Big News for the week ending Jul 14th 2017

TCS Q1 Results

There is bad news on the Tech Front

If TCS, the most valuable Indian company, was judged by its latest quarter results, then it was surely an unalloyed disappointment. What actually disappointed an investor is not just the quarterly performance but the consistently weakening metrics over the last 12 quarters. Agreed that the global environment is not too conducive for IT companies! Tech spending is down, the focus is shifting increasingly digital and India’s US equation is riled by visa related issues. But the problem at TCS is slightly larger than that…

 

Consistent weakening at TCS…

 

One has to only look at the sequential performance of TCS over the last 12 quarters, both in terms of growth and margins. The operating profit margin (OPM) of TCS has fallen from closer to the 27.6% in 2015 to around 25.3% in 2017. There is pressure on realized margins due to stiffer competition and more demanding clients. But, TCS has also not able to diversify its core model to adapt to the changing conditions, as it was expected to be doing.

 

The bigger problem for TCS is growth. Of course, TCS has attained a certain size and sloth and therefore rapid growth is unlikely to happen. But the growth rate of TCS top-line has fallen by over 600 basis points from 12.3% to 6.1%. There is a fundamental drag on the TCS financials and the worry is that this could continue in next quarter too.

ONGC + HPCL

Remember, there are clear merits in oil consolidation…

The government has almost made it clear that the ONGC – HPCL deal will be consummated in the month of July 2017 itself. While the actual contours of the deal are not yet clear, this should be seen as the first step towards the oil sector consolidating. Here is how the deal will actually work out…

 

Sorry, not a divestment…

 

The government of India has been at pains to underscore the fact that the sale of HPCL is not exactly a traditional divestment measure. Under the proposed deal, the government will sell its 51.11% stake in HPCL to ONGC for a consideration of around $4.5 billion. This will be a big boost to the government as it tries to get closer to its full year divestment target of $11 billion. But the bigger consideration for the government will be to retain control over the hydrocarbon segment within the public sector. HPCL and BPCL are high dividend yield companies and the government will prefer that these payouts are retained within the PSU space. An ONGC buyout will fit that bill.

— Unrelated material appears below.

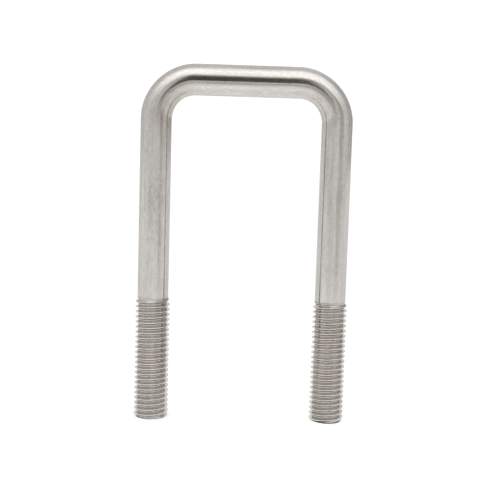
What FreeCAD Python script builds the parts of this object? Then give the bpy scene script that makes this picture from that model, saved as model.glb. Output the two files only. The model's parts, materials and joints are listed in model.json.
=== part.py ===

Also from the point of view of oil security, it will be a more favorable situation if the control of the oil companies is retained within the public sector. This will enable the oil ministry and the government to have a greater control over the investment and spending decisions of the oil companies. With this acquisition, control and security can still be maintained.

 

Acquisition not a merger…

 

The government is likely to prefer a sale of HPCL shares to ONGC with HPCL retaining its entity as a listed company. Of course, post the deal HPCL will be a subsidiary of ONGC. But, merging HPCL into ONGC would mean that HPCL would cease to exist and that would be unfair to the shareholders of HPCL. Also HPCL is a highly profitable company and keeping these two companies separate will give ONGC a better hedge in a volatile oil market with management independence for HPCL.

IDFC and Shriram

The logic is good but practical difficulties abound…

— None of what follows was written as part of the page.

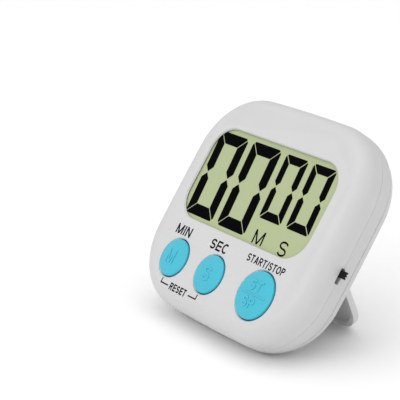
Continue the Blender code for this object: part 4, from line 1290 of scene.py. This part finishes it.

In one of the biggest merger announcements in the financial sector, IDFC and Shriram have agreed to come together to create a financial behemoth that spans banking and most aspects of financial services. While the merger is still subject to regulatory approvals, there is obviously a lot of thinking that has gone into this merger deal. But first let us look at the basic structure of the deal.

 

How the deal is structured…

 

Considering the size of both the companies, the actual deal is likely to be quite complex. There are two key companies in the Shriram Group viz. Shriram Transport and Shriram City Union which will be part of this merger. While SCUF will be entirely merged into IDFC Bank, Shriram Transport will become a 100% subsidiary of the parent IDFC. Therefore the parent IDFC will now emerge as the holding company for the combined group. There is a strong reason why Shriram Transport has not been merged into IDFC.

 

Shriram Transport has a loan book that is larger than IDFC Bank and hence the bank may have a bandwidth issue managing a surge in operating size. If it had merged with IDFC then the equity dilution would have pushed IDFC’s stake in the bank below the stipulated 40%.While SCUF will cease to exist, Shriram Transport will be delisted and become a 100% subsidiary of IDFC.

 

Where are the synergies?

 

To be fair, there are synergies to both parties in the deal. Shriram group has a huge loan book in excess of Rs.100,000 crore but does not have the balance sheet strength on its own. From that perspective, the merger with IDFC will give Shriram the requisite balance sheet soundness to expand its business. For IDFC Bank, this is the best bet to build their loan book by acquiring the 10 million clients of Shriram Group in one go. Since the focus of IDFC Bank is more on digital banking, the client acquisition and management costs will be substantially lower.